On the post-Bali work, he said that from the beginning, "everybody
knew - there was no question about this - that we were not going to
achieve the perfect outcomes, fully complete outcomes on every issue
by Bali. It's just impossible. Everybody knew that. So, what we intend
to do is do as much as we can by Bali, but I am sure there will be
some leftovers from each area of the negotiation which will have to
be figured out after Bali."
He added that Bali is not the end of the road, but a point on the
road to more achievements, negotiations and outcomes.
So, Bali is a checkpoint "where we're going to deliver as much
as we can multilaterally and we continue our work after Bali.

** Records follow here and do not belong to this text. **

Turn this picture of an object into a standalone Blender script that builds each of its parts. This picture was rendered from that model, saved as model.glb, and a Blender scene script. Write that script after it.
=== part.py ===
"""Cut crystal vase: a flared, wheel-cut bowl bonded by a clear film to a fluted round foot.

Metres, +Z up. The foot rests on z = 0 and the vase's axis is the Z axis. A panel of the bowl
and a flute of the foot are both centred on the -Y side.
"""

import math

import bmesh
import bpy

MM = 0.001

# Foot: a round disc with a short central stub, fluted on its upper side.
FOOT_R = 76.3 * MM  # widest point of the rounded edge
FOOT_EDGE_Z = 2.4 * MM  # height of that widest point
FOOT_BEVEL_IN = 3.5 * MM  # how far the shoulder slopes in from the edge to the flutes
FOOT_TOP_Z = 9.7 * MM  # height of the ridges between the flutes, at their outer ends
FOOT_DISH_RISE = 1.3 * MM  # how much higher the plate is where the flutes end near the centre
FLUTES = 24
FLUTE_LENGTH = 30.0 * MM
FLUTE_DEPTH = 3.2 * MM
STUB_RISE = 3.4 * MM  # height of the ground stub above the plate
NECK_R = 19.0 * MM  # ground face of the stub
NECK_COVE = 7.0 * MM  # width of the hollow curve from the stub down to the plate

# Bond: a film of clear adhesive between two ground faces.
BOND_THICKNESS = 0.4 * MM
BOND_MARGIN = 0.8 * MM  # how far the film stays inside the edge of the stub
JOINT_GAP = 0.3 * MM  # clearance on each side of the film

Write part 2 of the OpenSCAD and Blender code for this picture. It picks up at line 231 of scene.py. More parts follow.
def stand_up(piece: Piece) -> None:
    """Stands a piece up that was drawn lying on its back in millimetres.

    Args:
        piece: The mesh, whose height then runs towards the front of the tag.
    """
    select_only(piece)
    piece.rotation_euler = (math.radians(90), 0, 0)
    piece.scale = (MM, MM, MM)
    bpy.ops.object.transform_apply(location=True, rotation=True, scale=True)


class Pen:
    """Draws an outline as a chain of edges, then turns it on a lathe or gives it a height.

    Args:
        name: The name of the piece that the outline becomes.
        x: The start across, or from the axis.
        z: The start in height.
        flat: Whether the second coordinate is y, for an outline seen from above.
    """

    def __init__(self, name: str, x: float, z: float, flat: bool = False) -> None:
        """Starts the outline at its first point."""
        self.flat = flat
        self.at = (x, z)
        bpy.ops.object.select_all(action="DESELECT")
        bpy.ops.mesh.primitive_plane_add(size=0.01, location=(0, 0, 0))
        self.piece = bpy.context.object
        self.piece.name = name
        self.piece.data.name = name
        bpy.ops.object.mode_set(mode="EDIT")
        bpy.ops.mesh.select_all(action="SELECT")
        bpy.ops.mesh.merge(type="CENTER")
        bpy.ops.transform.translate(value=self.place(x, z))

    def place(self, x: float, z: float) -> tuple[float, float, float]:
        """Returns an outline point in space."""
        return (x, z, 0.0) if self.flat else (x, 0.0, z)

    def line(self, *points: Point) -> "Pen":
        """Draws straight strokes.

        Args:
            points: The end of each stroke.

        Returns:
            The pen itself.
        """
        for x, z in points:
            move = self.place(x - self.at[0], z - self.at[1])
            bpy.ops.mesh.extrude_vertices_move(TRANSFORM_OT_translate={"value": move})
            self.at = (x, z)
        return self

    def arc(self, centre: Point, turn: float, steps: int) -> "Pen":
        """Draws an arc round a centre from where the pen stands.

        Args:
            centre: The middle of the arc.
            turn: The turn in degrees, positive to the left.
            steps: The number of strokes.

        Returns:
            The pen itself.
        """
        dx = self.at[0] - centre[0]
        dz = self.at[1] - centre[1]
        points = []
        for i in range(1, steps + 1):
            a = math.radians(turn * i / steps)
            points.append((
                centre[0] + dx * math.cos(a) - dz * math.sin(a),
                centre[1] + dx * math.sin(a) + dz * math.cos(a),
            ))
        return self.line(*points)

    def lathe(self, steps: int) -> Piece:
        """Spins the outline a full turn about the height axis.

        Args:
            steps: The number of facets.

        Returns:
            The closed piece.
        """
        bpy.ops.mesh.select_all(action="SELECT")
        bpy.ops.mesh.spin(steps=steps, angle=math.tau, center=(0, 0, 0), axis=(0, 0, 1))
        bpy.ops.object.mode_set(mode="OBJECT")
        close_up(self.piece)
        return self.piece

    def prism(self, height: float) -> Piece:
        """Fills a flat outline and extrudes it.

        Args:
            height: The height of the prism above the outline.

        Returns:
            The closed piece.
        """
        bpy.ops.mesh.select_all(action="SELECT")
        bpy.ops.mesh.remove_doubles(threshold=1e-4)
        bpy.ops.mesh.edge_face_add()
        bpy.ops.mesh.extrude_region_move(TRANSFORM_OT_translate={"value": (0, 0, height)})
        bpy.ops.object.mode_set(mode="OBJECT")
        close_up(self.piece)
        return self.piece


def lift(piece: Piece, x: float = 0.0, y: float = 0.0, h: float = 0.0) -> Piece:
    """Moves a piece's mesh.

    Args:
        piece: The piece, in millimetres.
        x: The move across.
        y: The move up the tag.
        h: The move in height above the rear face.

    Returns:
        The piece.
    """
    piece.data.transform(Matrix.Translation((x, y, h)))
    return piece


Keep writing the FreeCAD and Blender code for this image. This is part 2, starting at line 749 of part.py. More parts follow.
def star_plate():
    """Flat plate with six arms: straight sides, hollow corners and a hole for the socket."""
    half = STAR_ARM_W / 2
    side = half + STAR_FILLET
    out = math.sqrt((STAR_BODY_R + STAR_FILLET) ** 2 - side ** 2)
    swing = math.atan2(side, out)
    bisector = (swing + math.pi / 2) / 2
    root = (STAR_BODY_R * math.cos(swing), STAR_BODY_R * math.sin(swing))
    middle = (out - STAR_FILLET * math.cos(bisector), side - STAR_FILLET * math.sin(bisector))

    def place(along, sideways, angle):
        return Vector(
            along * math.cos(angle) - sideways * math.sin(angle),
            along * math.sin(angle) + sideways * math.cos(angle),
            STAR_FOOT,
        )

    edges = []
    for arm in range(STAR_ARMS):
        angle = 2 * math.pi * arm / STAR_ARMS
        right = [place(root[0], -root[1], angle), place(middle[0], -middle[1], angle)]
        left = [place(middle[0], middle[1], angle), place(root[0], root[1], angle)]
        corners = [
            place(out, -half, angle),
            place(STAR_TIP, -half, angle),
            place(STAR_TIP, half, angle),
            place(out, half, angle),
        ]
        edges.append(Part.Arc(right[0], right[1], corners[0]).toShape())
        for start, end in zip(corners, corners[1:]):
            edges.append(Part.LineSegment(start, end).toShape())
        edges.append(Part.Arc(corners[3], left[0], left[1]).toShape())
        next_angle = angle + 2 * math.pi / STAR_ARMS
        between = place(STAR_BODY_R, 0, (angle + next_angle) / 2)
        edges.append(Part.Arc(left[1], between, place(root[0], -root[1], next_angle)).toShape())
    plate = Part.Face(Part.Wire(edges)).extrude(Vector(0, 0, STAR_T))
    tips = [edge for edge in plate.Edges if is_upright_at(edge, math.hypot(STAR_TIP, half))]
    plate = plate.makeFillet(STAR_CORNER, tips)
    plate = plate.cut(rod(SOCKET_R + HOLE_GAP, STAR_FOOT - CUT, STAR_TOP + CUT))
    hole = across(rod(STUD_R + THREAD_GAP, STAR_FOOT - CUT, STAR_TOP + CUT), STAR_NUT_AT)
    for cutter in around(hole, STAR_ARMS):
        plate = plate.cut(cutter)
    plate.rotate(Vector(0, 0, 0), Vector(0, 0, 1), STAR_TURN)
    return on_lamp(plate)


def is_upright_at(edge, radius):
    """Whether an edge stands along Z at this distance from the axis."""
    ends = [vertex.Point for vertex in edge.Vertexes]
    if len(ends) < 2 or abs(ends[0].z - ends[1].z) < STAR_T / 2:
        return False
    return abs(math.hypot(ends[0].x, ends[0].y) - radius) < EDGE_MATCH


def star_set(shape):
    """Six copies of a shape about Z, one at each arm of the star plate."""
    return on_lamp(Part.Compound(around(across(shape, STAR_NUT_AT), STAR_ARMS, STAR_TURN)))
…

If we
deliver these multilateral results in Bali, that will be the first
time in the history of the WTO that we deliver results multilaterally,
which is frankly a very welcome development."
"And the fact that these outcomes are not perfectly complete
shouldn't distress us. On the contrary, they should be an encouragement
to continue working and trying to complete these understandings"
in a more profound and detailed fashion subsequently, said the Director-General.